Hawaiian Luau – The Luau is a Hawaiian party hosted outdoors, serving traditional Hawaiian cuisine, and entertaining with Hawaiian music and dances. During our trip, we choose the Fairmont Orchid Hotel to enjoy their luau feast called “Gatherings of the Kings”. The festivities begin with the sumptuous buffet, inviting guests to degust culinary collections from the Pacific nations of Polynesia, Hawaii, Samoa and New Zealand. Dominating the buffet is the Kalua Pig, a whole pig traditionally cooked underground, resulting in amazingly flavorful and juicy meat. The buffet menu includes an abundance of tropical salads, varied seafood poke, grilled meats and fish, tropical fruits and desserts.
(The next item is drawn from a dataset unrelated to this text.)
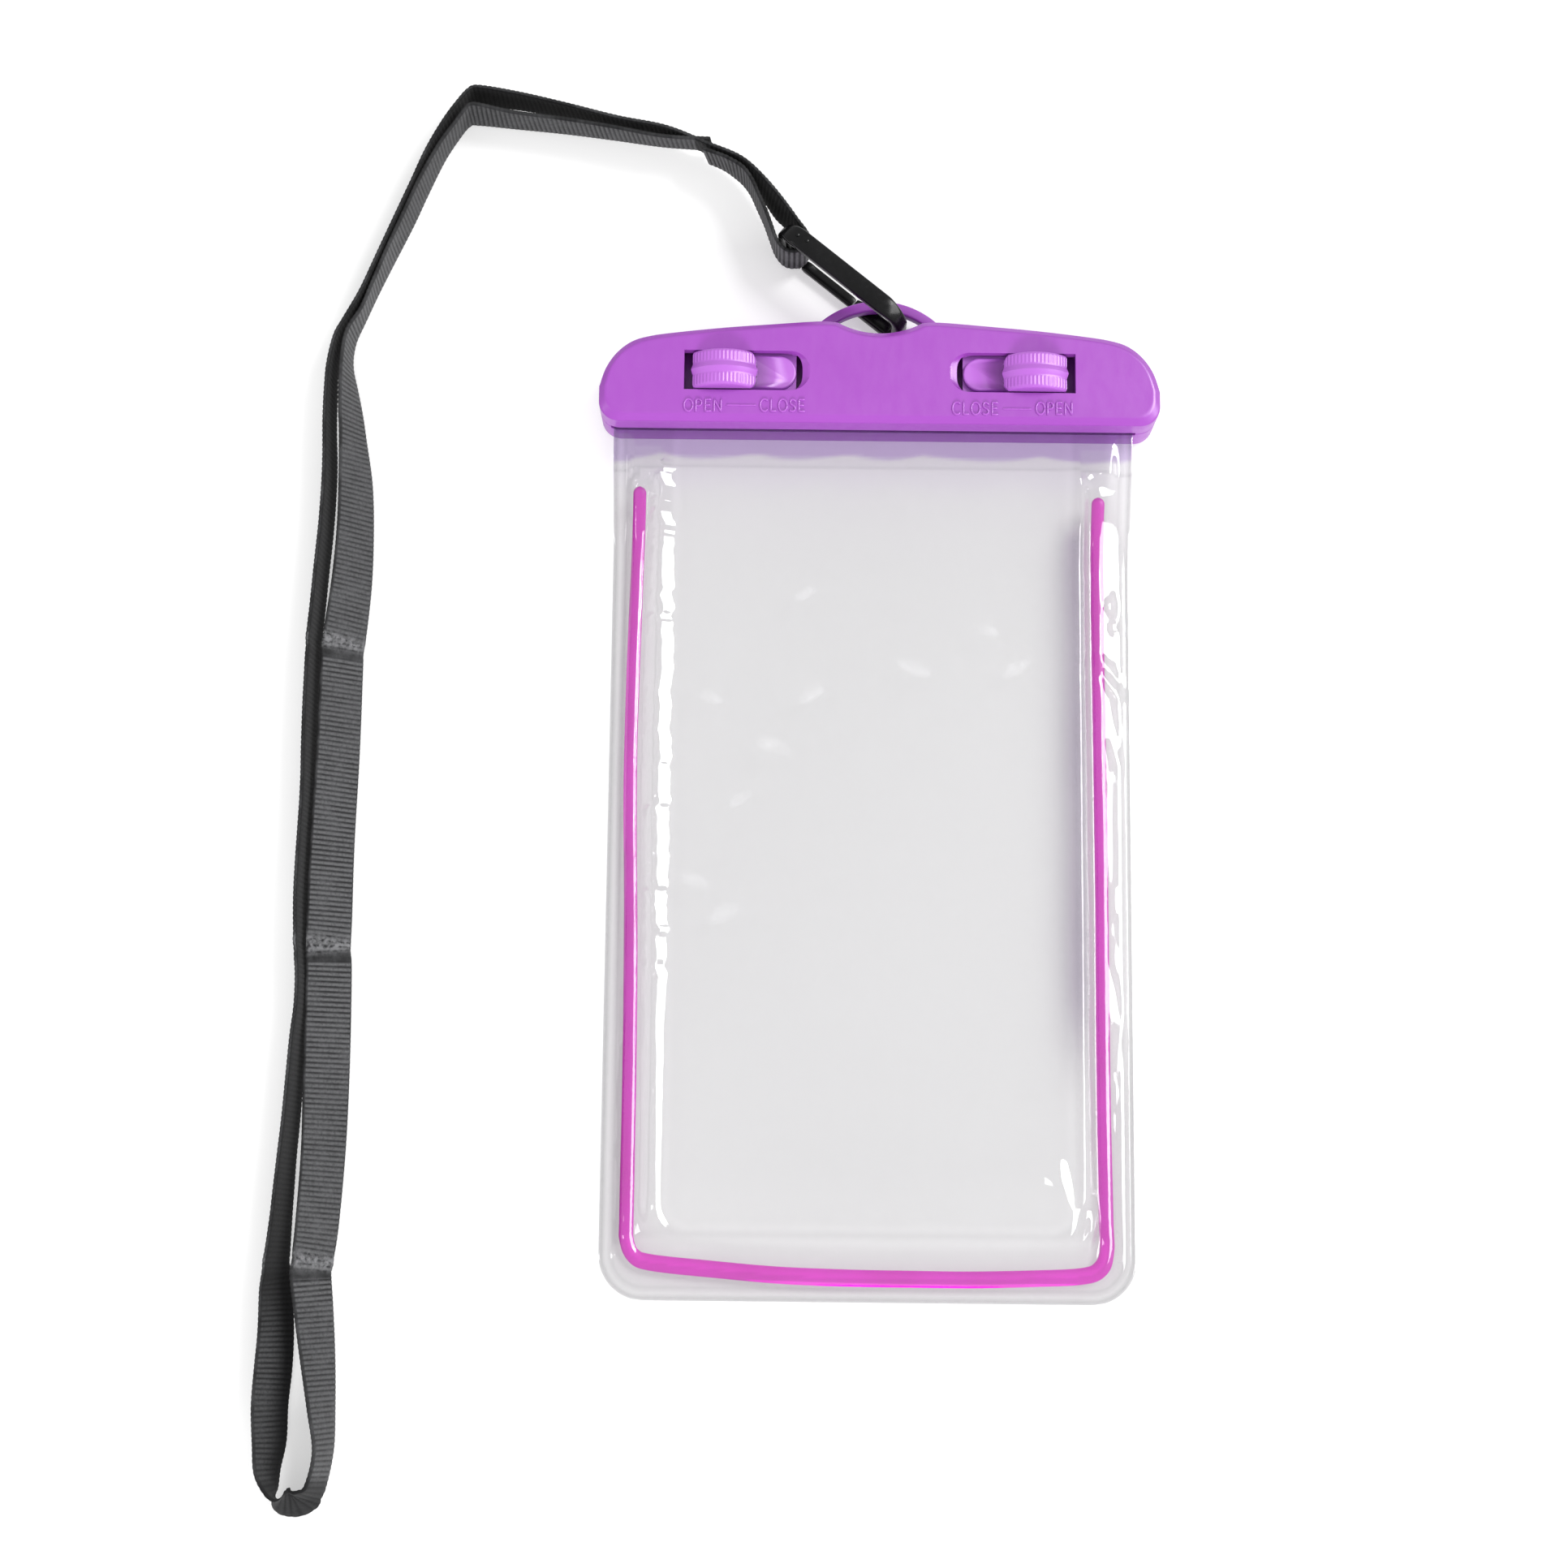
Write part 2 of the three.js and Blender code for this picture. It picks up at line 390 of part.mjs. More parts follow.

A warm breeze, clear sky and bright stars create an idyllic setting to watch a Hawaiian performance showcasing native costumes, music and dances.
Four Seasons Resort Hualalai – A lovely beach, tropical landscape, rocky shore and the Pacific Ocean create a dream-like scenery for the luxurious Four Seasons Resort Hualalai. The spacious property is situated on Hawai’i Island’s west coast which ensures bountiful sunny days, white sand beaches and turquoise ocean waters. Palm trees, native plants and black lava encircle and decorate the resort’s secluded setting. The Four Seasons Resort Hualalai is housed in two-storey bungalows with stunning ocean views, and/or views of the gardens, swimming pools and King’s Pond. Our second floor suite with large balcony overlooks the King’s Pond and the Pacific Ocean. In the morning, a decadent breakfast buffet is served at the lovely outdoor terrace. The Hualalai Golf Course is a well maintained 18-hole course extending across expansive green fairways and offering views of the black lava landscape and the ocean. The Four Seasons Resort Hualalai is a special place, a tropical paradise that offers relaxation, seclusion, wild scenery, superb service and excellent cuisine.